When doing your regression line calculations you will want to be sure to be working with simple array data, rather than Pandas DataFrame data. What?!? Yeah, so it turns out that you can’t easily do math with Pandas DataFrame values, so you need to convert those values into a simpler structure. NumPy is the basis for the Pandas DataFrame, so it is quite easy to do this. Again, I’ll show an example.

In [25]: import pandas as pd

In [26]: testDF = pd.DataFrame(np.random.randn(4,2),columns=['Col1', 'Col2'])

In [27]: print(testDF)
       Col1      Col2
0 -1.121182 -0.765414
1  0.407920 -0.551764
2 -0.172223 -0.122030
3  0.124386 -0.572779

In [28]: testDF['Col1']
Out[28]: 
0   -1.121182
1    0.407920
2   -0.172223
3    0.124386
Name: Col1, dtype: float64

In [29]: testDF['Col1'].values
Out[29]: array([-1.1211819 ,  0.40791966, -0.17222336,  0.12438621])

As you can perhaps see, testDF is a basic Pandas DataFrame with two columns Col1 and Col2 with random values. Taking a single column from this DataFrame testDF['Col1'] returns a Pandas Series. Alternatively, testDF['Col1'].values produces a NumPy array of that same data. You will likely find that you’re not able to do your calculations of A and B for the regression lines unless you use the .values attribute.

Use the year for calculating the regression lines

You do not need the day and month when trying to calculate the regression lines. Instead, you only want the observation year.

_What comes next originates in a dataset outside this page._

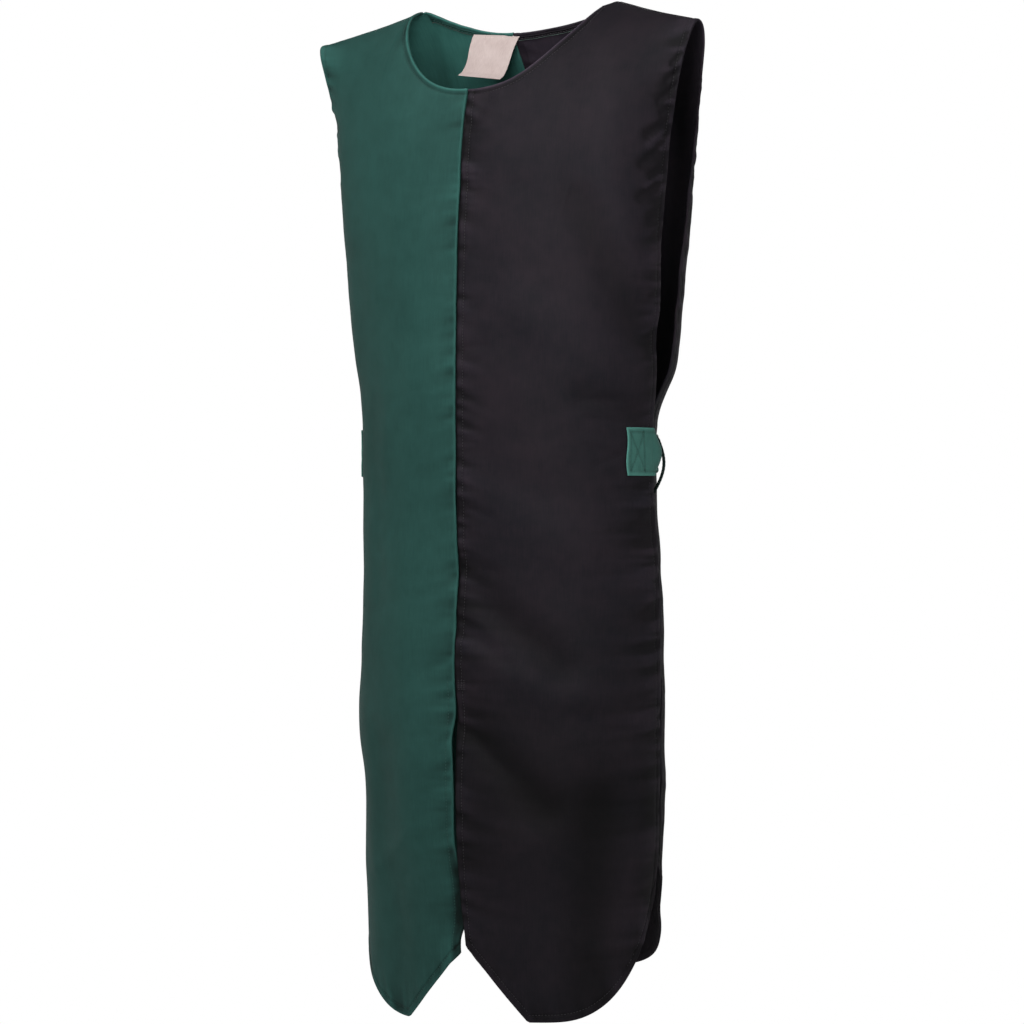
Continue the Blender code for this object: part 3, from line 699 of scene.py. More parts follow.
def cloth_tone(face, colour, share, z, small, distances):
    """(outer, inner): how much paler or darker the cloth is: painted highlights on raised edges, folds and
    puckers, painted shade in grooves, troughs and low on the black, painted light inside the back's neck, and
    some worn fading at the edges.
    """
    centre = distances["centre"]
    slit, neckline = on_slit(z), on_neck(share)
    # Painted shade in the groove of the centre seam's stitching.
    sewn = STITCH_SHADE * (1.0 if colour == "black" else 0.3 * slit) * near(centre - SEAM_STITCH, 0.0011)
    outer, inner = sewn, sewn
    # Paler at the edges, partly worn fading and partly painted highlight, and painted shade in the stitch
    # grooves.
    for edge, at, width, outer_tone, inner_tone in EDGE_WEAR_AND_SHADING:
        line = near(distances[edge] - at, width) * (neckline if edge == "neck" else 1.0)
        outer, inner = outer + outer_tone * line, inner + inner_tone * line
    # Painted highlight on the neck's rolled edge.
    outer = outer + neckline * BEAD_HIGHLIGHT[colour] * near(distances["neck"] - 0.0014, 0.0013)
    # Painted shade in the folds' troughs and painted highlight on their ridges.
    folds = np.clip(ridges(FOLDS[face], HALVES[colour] * share, z) / 0.0055, -1.0, 0.25)
    outer = outer + FOLD_SHADING[colour] * folds
    if colour == "black":
        # Painted shade: darker towards the bottom and along the trough low on the black, and darker beside
        # the centre seam, in the shadow of the green's raised edge; darker also at the shoulder tops.
        low = 0.25 * ease((-0.60 - z) / 0.20) + 0.30 * near(z + 0.86, 0.06)
        seam = -0.75 * near(centre, 0.0024) - 0.12 * ease((SEAM_STITCH - centre) / 0.001)
        outer = outer + seam - low - 0.22 * ease((z + 0.16) / 0.12)
    else:
        # Painted highlight on the green's raised edge at the centre seam, and painted shade where that edge
        # rolls inward at the foot of the slit.
        rolled = ease((-0.890 - z) / 0.05) if face == "front" else 0.0
        outer = outer + 0.5 * (1.0 - rolled) * near(centre, 0.0030)
        outer = outer - rolled * ease((0.0105 - centre) / 0.0055)
    # Painted shade in the puckers' hollows and painted highlight on their crests, stronger on the black
    # beside its side edge.
    strength = 1.0 + SIDE_PUCKER_SHADING[colour] * near(distances["side"] - 0.011, 0.018)
    outer = outer + np.clip(strength * small / 0.0013, -0.55, 0.65)
    # Painted light on the inside of the back near the neck.
    if face == "back":
        inner = inner + NECK_INSIDE_LIGHT * near(distances["neck"], NECK_INSIDE_LIGHT_DEPTH)
    return outer, inner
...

Assuming you have a datetime index for your data, you can get the years as follows:

In [30]: print(testDF)
       Col1      Col2
0 -1.121182 -0.765414
1  0.407920 -0.551764
2 -0.172223 -0.122030
3  0.124386 -0.572779

In [31]: index = pd.date_range('2013', '2016', freq='AS')

In [32]: testDF = testDF.set_index(index)

In [33]: print(testDF.index)
DatetimeIndex(['2013-01-01', '2014-01-01', '2015-01-01', '2016-01-01'], dtype='datetime64[ns]', freq='AS-JAN')

In [34]: print(testDF.index.year)
Int64Index([2013, 2014, 2015, 2016], dtype='int64')

As you can see, if we add a datetime index to testDF, we can output the index range by typing print(testDF.index). To get the equivalent data in years only, we print print(testDF.index.year).